> [Written exercise]
Quote, please, the line with "Continue the FreeCAD", the line with "# Sizes that the frame gives, in millimetres", and every line between them, exactly and with nothing else.

# START OF Information given

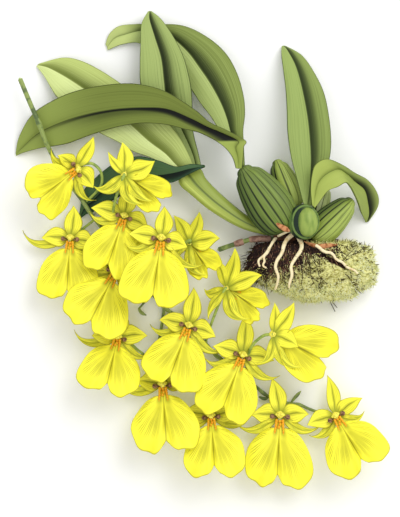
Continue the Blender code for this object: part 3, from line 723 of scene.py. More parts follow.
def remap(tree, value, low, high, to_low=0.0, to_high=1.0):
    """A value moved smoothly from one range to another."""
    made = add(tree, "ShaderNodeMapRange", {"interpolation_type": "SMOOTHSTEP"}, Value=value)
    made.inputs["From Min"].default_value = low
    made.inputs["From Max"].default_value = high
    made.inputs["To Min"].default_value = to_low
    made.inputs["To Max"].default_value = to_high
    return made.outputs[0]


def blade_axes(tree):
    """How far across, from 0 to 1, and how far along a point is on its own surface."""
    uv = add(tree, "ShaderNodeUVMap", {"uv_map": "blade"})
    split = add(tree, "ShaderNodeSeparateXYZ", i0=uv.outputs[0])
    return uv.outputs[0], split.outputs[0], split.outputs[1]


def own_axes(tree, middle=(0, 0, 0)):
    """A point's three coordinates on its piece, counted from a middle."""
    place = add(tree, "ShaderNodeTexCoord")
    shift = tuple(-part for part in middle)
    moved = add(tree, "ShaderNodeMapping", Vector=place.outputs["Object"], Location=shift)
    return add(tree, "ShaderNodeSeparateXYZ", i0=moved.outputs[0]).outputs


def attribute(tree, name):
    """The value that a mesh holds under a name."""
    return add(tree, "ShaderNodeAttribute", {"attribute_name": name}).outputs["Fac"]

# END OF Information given
# START OF Information given

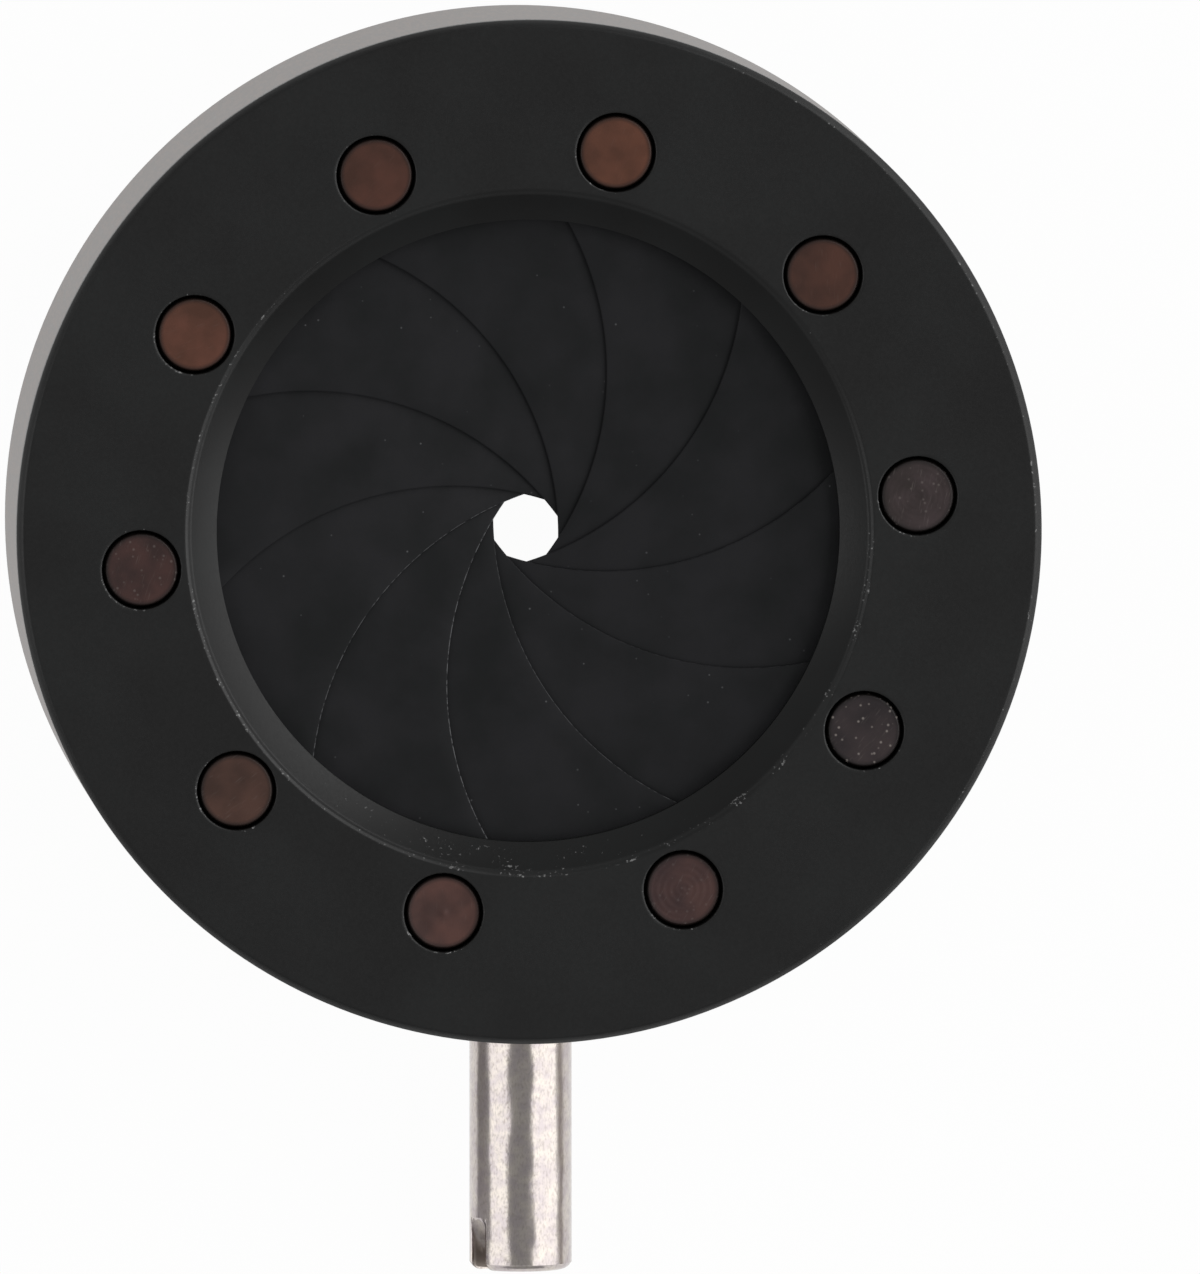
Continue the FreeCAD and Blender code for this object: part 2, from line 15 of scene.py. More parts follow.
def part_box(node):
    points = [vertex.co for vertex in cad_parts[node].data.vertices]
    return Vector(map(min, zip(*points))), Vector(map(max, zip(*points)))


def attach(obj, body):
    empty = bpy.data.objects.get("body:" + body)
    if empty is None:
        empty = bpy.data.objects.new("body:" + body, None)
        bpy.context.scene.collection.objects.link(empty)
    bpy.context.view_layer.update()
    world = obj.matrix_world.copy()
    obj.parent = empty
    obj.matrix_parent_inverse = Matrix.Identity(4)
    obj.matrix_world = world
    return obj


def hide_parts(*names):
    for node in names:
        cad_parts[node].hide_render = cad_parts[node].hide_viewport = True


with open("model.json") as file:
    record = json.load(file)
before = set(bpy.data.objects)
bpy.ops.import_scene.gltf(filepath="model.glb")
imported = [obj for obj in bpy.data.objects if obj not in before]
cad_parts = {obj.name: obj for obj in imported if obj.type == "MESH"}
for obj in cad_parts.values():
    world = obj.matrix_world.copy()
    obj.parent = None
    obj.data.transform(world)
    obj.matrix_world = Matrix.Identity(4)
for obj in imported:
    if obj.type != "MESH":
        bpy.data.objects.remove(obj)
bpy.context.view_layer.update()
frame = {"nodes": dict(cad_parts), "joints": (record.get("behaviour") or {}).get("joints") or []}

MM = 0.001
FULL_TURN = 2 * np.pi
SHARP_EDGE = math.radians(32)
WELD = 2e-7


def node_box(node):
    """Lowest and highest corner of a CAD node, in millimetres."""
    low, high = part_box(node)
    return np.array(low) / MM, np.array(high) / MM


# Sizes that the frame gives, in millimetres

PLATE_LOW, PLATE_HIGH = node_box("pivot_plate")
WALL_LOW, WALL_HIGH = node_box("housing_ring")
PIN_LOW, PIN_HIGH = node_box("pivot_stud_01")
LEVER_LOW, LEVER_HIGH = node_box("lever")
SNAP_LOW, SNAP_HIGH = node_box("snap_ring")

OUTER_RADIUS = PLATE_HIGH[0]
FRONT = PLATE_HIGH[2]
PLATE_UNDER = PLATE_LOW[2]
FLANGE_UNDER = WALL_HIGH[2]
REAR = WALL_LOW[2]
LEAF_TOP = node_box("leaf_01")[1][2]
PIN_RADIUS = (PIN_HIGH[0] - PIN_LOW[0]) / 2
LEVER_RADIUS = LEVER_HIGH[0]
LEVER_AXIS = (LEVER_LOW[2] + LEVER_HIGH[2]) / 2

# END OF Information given

> [Result]
Continue the FreeCAD and Blender code for this object: part 2, from line 15 of scene.py. More parts follow.
def part_box(node):
    points = [vertex.co for vertex in cad_parts[node].data.vertices]
    return Vector(map(min, zip(*points))), Vector(map(max, zip(*points)))


def attach(obj, body):
    empty = bpy.data.objects.get("body:" + body)
    if empty is None:
        empty = bpy.data.objects.new("body:" + body, None)
        bpy.context.scene.collection.objects.link(empty)
    bpy.context.view_layer.update()
    world = obj.matrix_world.copy()
    obj.parent = empty
    obj.matrix_parent_inverse = Matrix.Identity(4)
    obj.matrix_world = world
    return obj


def hide_parts(*names):
    for node in names:
        cad_parts[node].hide_render = cad_parts[node].hide_viewport = True


with open("model.json") as file:
    record = json.load(file)
before = set(bpy.data.objects)
bpy.ops.import_scene.gltf(filepath="model.glb")
imported = [obj for obj in bpy.data.objects if obj not in before]
cad_parts = {obj.name: obj for obj in imported if obj.type == "MESH"}
for obj in cad_parts.values():
    world = obj.matrix_world.copy()
    obj.parent = None
    obj.data.transform(world)
    obj.matrix_world = Matrix.Identity(4)
for obj in imported:
    if obj.type != "MESH":
        bpy.data.objects.remove(obj)
bpy.context.view_layer.update()
frame = {"nodes": dict(cad_parts), "joints": (record.get("behaviour") or {}).get("joints") or []}

MM = 0.001
FULL_TURN = 2 * np.pi
SHARP_EDGE = math.radians(32)
WELD = 2e-7


def node_box(node):
    """Lowest and highest corner of a CAD node, in millimetres."""
    low, high = part_box(node)
    return np.array(low) / MM, np.array(high) / MM


# Sizes that the frame gives, in millimetres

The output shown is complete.